Home

SCHRIFTELIJKE VRAAG P-1541/00 van Michl Ebner (PPE-DE) aan de Raad. Schending van artikel 44 van het Reglement van het Europees Parlement.

SCHRIFTELIJKE VRAAG P-1541/00 van Michl Ebner (PPE-DE) aan de Raad. Schending van artikel 44 van het Reglement van het Europees Parlement.

SCHRIFTELIJKE VRAAG P-1541/00

van Michl Ebner (PPE-DE) aan de Raad

(12 mei 2000)

Betreft: Schending van artikel 44 van het Reglement van het Europees Parlement

De afgelopen tijd heb ik aangaande het vraagstuk Oostenrijk meerdere vragen tot de Raad gericht.
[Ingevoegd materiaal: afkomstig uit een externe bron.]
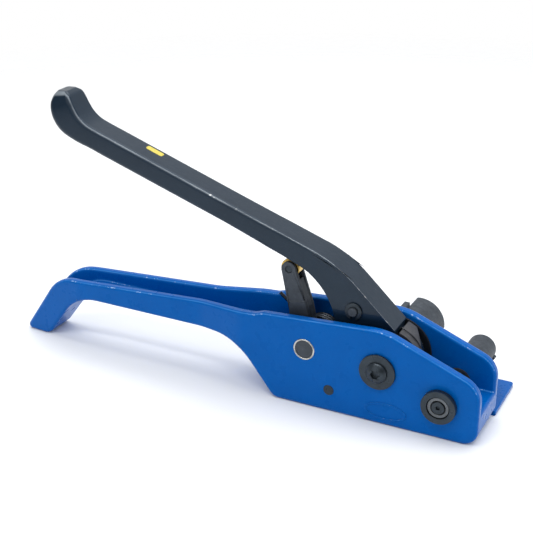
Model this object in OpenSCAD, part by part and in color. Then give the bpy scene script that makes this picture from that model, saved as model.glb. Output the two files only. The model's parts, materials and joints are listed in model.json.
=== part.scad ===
// Manual strapping tensioner: a hand lever turns a slotted windlass through a ratchet.
// X runs along the tool towards the nose, Y across it towards the strap table, Z up.
// The origin is on the underside of the body, straight below the windlass axis.

/* [Body casting] */
// Half width of the body across the two walls
body_half_w = 21; // [20:0.5:23]
// Half width of the clear channel between the body walls
channel_half_w = 14.5; // [14:0.25:15]
// Half width of the narrower hand arm
arm_half_w = 15; // [14:0.5:16]
// Half width of the channel in the hand arm
arm_channel_half_w = 9; // [8:0.5:10]
// Distance from the windlass axis to the nose end
nose_x = 66.2; // [65:0.2:70]
// Height of the wall crown above the ground
crown_z = 65.5; // [65:0.25:68]
// Height of the solid bridge that joins the walls at the nose
bridge_h = 20.5; // [16:0.5:22]
// Thickness of the channel floor
floor_t = 5; // [4:0.5:6]
// Length of the foot and arm behind the windlass axis
foot_reach = 282.5; // [275:0.5:290]

/* [Windlass and ratchet] */
// Height of the windlass axis above the ground
windlass_z = 37.4; // [36:0.2:38]
// Radius of the slotted drum
drum_r = 17.5; // [15:0.5:18]
// Radius of the windlass shaft
shaft_r = 8; // [7:0.5:8.5]
// Far end of the drum across the strap table
drum_end_y = 58; // [50:1:60]
// Width of the slot that takes the strap end
strap_slot_w = 3.4; // [2:0.2:5]
// Turn of the slot from upright at rest, towards the nose
strap_slot_turn = 100; // [0:5:175]
// Number of ratchet teeth
tooth_count = 12; // [10:1:16]
// Tip radius of the ratchet wheel
wheel_r = 19.2; // [18:0.2:19.4]

/* [Hand lever] */
// Half width of the lever bar
lever_half_w = 10.5; // [10:0.25:11]
// Radius of the lever's near hub plate on the windlass shaft
hub_near_r = 21; // [20.6:0.2:22]
// Radius of the lever's far hub plate
hub_far_r = 20.6; // [20:0.2:21]
// Half width of the gap between the lever's cheeks
cheek_gap = 5.4; // [5.2:0.1:6]
// Radius of the drive pawl pin
drive_pin_r = 3; // [2.4:0.1:3.2]

/* [Holding pawl and release bracket] */
// Distance of the pawl pin behind the windlass axis
pawl_pin_back = 50.8; // [50:0.2:53]
// Height of the pawl pin above the ground
pawl_pin_z = 40.9; // [40:0.2:42]
// Radius of the pawl pin
pawl_pin_r = 6.2; // [5:0.1:6.3]
// Radius of the brass roller under the lever
roller_r = 6.4; // [6:0.1:7]

/* [Gripper and strap table] */
// Distance of the gripper shaft ahead of the windlass axis
gripper_x = 41.4; // [40:0.2:43]
// Height of the gripper shaft above the ground
gripper_z = 23.8; // [23:0.2:25]
// Radius of the eccentric gripper cylinder
gripper_r = 9.5; // [9:0.25:10]
// Far edge of the strap table
table_end_y = 64; // [60:1:68]
// Thickness of the strap table
table_t = 3.5; // [3:0.25:4.5]

/* [Hidden] */

// Colours of the materials
blue = [0.00, 0.35, 0.66];
black = [0.14, 0.16, 0.18];
dark_steel = [0.26, 0.28, 0.30];
brown_steel = [0.36, 0.33, 0.32];
bright_steel = [0.78, 0.77, 0.74];
brass_yellow = [0.80, 0.62, 0.25];
label_yellow = [0.90, 0.83, 0.30];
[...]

- Het gaat hierbij ten eerste om een vraag met voorrang van 21 februari 2000, die op 25 februari bij de Raad is geregistreerd. Overeenkomstig artikel 44, lid 5 van het Reglement van het EP dienen dergelijke vragen binnen drie weken te worden beantwoord, waarbij wordt uitgegaan van de datum van registratie bij de Raad. Dit betekent dat deze vraag uiterlijk op 17 maart 2000 had moeten worden beantwoord.

- Ten tweede betreft dit twee vragen van 21 februari 2000 die op 13 maart zijn geregistreerd. Dergelijke vragen dienen overeenkomstig artikel 44, lid 6 binnen zes weken te worden beantwoord, uitgaande van de datum van registratie bij de Raad. Deze vragen hadden dus uiterlijk op 25 april 2000 moeten worden beantwoord.

In het licht van deze schending van het Reglement van het Europees Parlement, wordt de Raad gevraagd of hij op de hoogte is van de bepalingen van het vigerende Reglement en of hij voornemens is dit in de toekomst te eerbiedigen.

Gecombineerd Antwoord op de schritftelijke vragen E-1299/00, E-1300/00 en P-1541/00

(10 juli 2000)

De Raad wijst het geachte parlementslid op het feit dat hij niet gebonden is door bovengenoemde termijnen, aangezien deze termijnen vastgesteld zijn bij artikel 44, leden 5, 6 en 7, van het Reglement van het Europees Parlement.

De Raad beklemtoont evenwel dat hij met het oog op een betere samenwerking met het Europees Parlement terzake, onverwijld een reeks interne maatregelen heeft genomen om de schriftelijke vragen binnen een termijn van minder dan twee maanden te kunnen beantwoorden. Met betrekking tot zijn voorbereidende instanties heeft hij in dat verband een behandelingsprocedure vastgesteld die erop gericht is het noodzakelijke evenwicht te handhaven tussen deze doelstelling en de eis om, via de raadpleging van de bevoegde diensten en de organisatie van een contradictoire procedure op het niveau van de Raad, een zo hoog mogelijke kwaliteit van de antwoorden te waarborgen.

Dit evenwicht kon in de loop der jaren steeds moeilijker worden bewaard, waarbij vooral de snelheid van de beantwoording in het gedrang is gekomen, en wel om diverse redenen: het aantal aan de Raad gestelde schriftelijke vragen is aanzienlijk gestegen, hetgeen een niet te verwaarlozen factor vormt. Bovendien worden er soms vragen gesteld op gebieden die een grondige studie vergen en ook de eisen van de actualiteit leggen soms een termijn op die in acht moet worden genomen wil men het parlementslid werkelijk de laatste stand van zaken meedelen.

De Raad deelt hoe dan ook de bezorgdheid van het geachte parlementslid en bevestigt nogmaals zijn streven om te allen tijde de meest passende en volledige antwoorden te geven op de hem gestelde schriftelijke vragen. Hij zal nadenken over oplossingen om de huidige behandelingsprocedures bij te stellen, zulks met inachtneming van de bovengenoemde eisen.